An API design review must be seen more as a design workshop. Being an API design reviewer is more about being a consultant, helping people identify their needs, choosing the best possible representation, helping them make decisions adapted to their context, explaining the consequences of going in one direction or another. Once everything is analyzed and explained, API designer reviewers must let designers choose because they are the owners of their APIs.
API design reviewers must help designers and respect API ownership.
Build user friendly organization, processes and tools
Just like a terrible registration process can ruin the best API’s developer experience, there are other aspects of API governance to take care of to ensure creating the best possible developer experience. Indeed, if guidelines and reviews are the most obvious aspects of API governance participating in building the better or the worst designer experience, wrong human organization, processes and tools can cripple all efforts.

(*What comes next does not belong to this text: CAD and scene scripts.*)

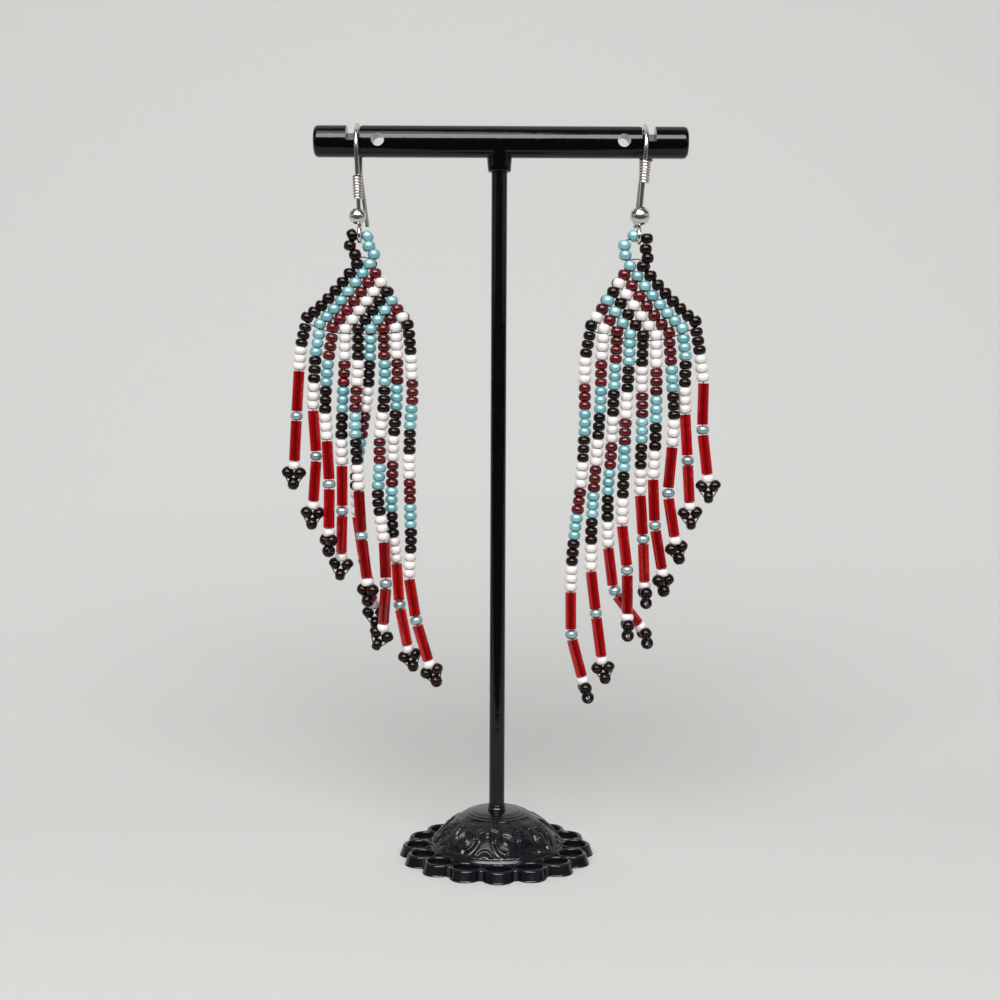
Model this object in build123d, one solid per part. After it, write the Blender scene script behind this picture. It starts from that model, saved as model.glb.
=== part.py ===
from build123d import *
from collections import namedtuple
from math import atan2, cos, pi, radians, sin, sqrt, tan
import os

# A pair of beaded fringe earrings hung on a small cast T-bar stand.
# Lengths are millimetres. The origin is the middle of the base, on the surface it stands on:
# +Z runs up the post, +X along the crossbar and -Y to the front of the display.

# Clearances
fit_clearance = 0.08        # between a post and its socket, all round
bead_clearance = 0.10       # between one bead and the next, or a bead and its thread's bend
hook_clearance = 0.15       # between a hook and the notch's edge that it hangs on

# Base: a domed casting in a ring of petals
rim_height = 2.0
petal_count = 16
petal_turn = 1.3            # the first petal, degrees to the right of the front
petal_ring_radius = 14.75   # circle through the middles of the petals
petal_radius = 2.95         # at the foot
petal_flare = 0.45          # how far the foot of a petal stands out past its top
rim_radius = 15.9           # foot of the disc that the petals grow from
hole_ring_radius = 14.3     # circle through the middles of the pierced ovals
hole_length = 4.0           # along the radius
hole_width = 4.6
dome_foot_radius = 12.2
dome_top_radius = 4.1       # the flat that the post stands in
dome_height = 8.4

# Relief cast on the dome
ripple_radii = (4.7, 5.5, 6.3)
ripple_wire = 0.16
medallion_count = 8
medallion_turn = 12.0       # the first medallion, degrees to the right of the front
medallion_rise = 46.5       # its middle, degrees above the dome's equator
medallion_rings = (0.7, 1.2, 1.7)
medallion_wire = 0.18
boss_radius = 0.35
crescent_rise = 36.5        # middle of each crescent, degrees above the equator
crescent_rings = (0.75, 1.3)
crescent_wire = 0.2

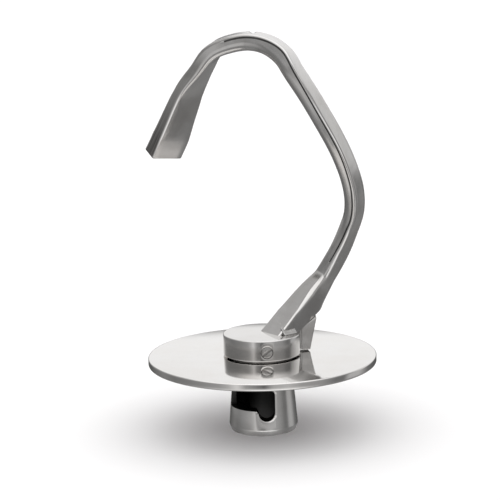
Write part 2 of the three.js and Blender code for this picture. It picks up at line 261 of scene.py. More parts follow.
def prism(name, outline, depth):
    """An outline of (x, y) points extruded from z = 0 to depth."""
    bm = bmesh.new()
    low = [bm.verts.new((x, y, 0)) for x, y in outline]
    high = [bm.verts.new((x, y, depth)) for x, y in outline]
    bm.faces.new(low[::-1])
    bm.faces.new(high)
    count = len(outline)
    for i in range(count):
        j = (i + 1) % count
        bm.faces.new((low[i], low[j], high[j], high[i]))
    return from_bmesh(name, bm)


def arc(cx, cy, radius, start, end, steps):
    """Points on an arc round (cx, cy), between two angles in radians."""
    points = []
    for i in range(steps + 1):
        angle = start + (end - start) * i / steps
        points.append((cx + radius * math.cos(angle), cy + radius * math.sin(angle)))
    return points


def apply_modifiers(obj):
    """Replaces the object's mesh by its evaluated one."""
    graph = bpy.context.evaluated_depsgraph_get()
    mesh = bpy.data.meshes.new_from_object(obj.evaluated_get(graph))
    obj.modifiers.clear()
    obj.data = mesh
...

When possible, prefer decentralized organization, aim on training all designers in order to make them the most autonomous possible. It’s far better for the organization that people add to their expertise than having a small set of not always available experts. That can be done gradually by identifying local experts that will be trained and then help and train other themselves.
When defining processes, never lose sight that governance is there to enable designers to the right thing simply. If it takes weeks if not month to do an API design review, it’s a terrible designer experience. If processes lead to designers losing ownership, it’s an even more terrible design experience.
When creating tools, ensure they are user friendly. Take advantage of standard/common practices, using the OpenAPI specification instead of wiki pages or spreadsheet to describe an API for instance. Ensure also they are the most open possible, providing APIs for instance, so designers can use them in a wide range of context because not all teams build APIs in the same way.
Fear the consequences of terrible Designer eXperience
Just in case you think that’s not something you should care about because you think governance should be strong and only care about ensuring nobody breaks the law, let’s briefly talk about the consequences of not caring about this other DX.
A terrible designer experience will irremediably lead to designers not learning how to actually create good APIs, they may even loose interest in designing APIs and delegate that to the governance zealot henchmen. It will irremediably lead to terrible APIs created by outsider experts only caring about not breaking the law and totally not caring about creating actually good APIs. Terrible private APIs mean higher costs, increase of technical debt, less flexible IT, longer time to market. Terrible public APIs mean not used APIs… And in the end, people who actually care will just leave the organization that may just collapse in the end.
So, don’t underestimate the importance of the other DX, Designer eXperience.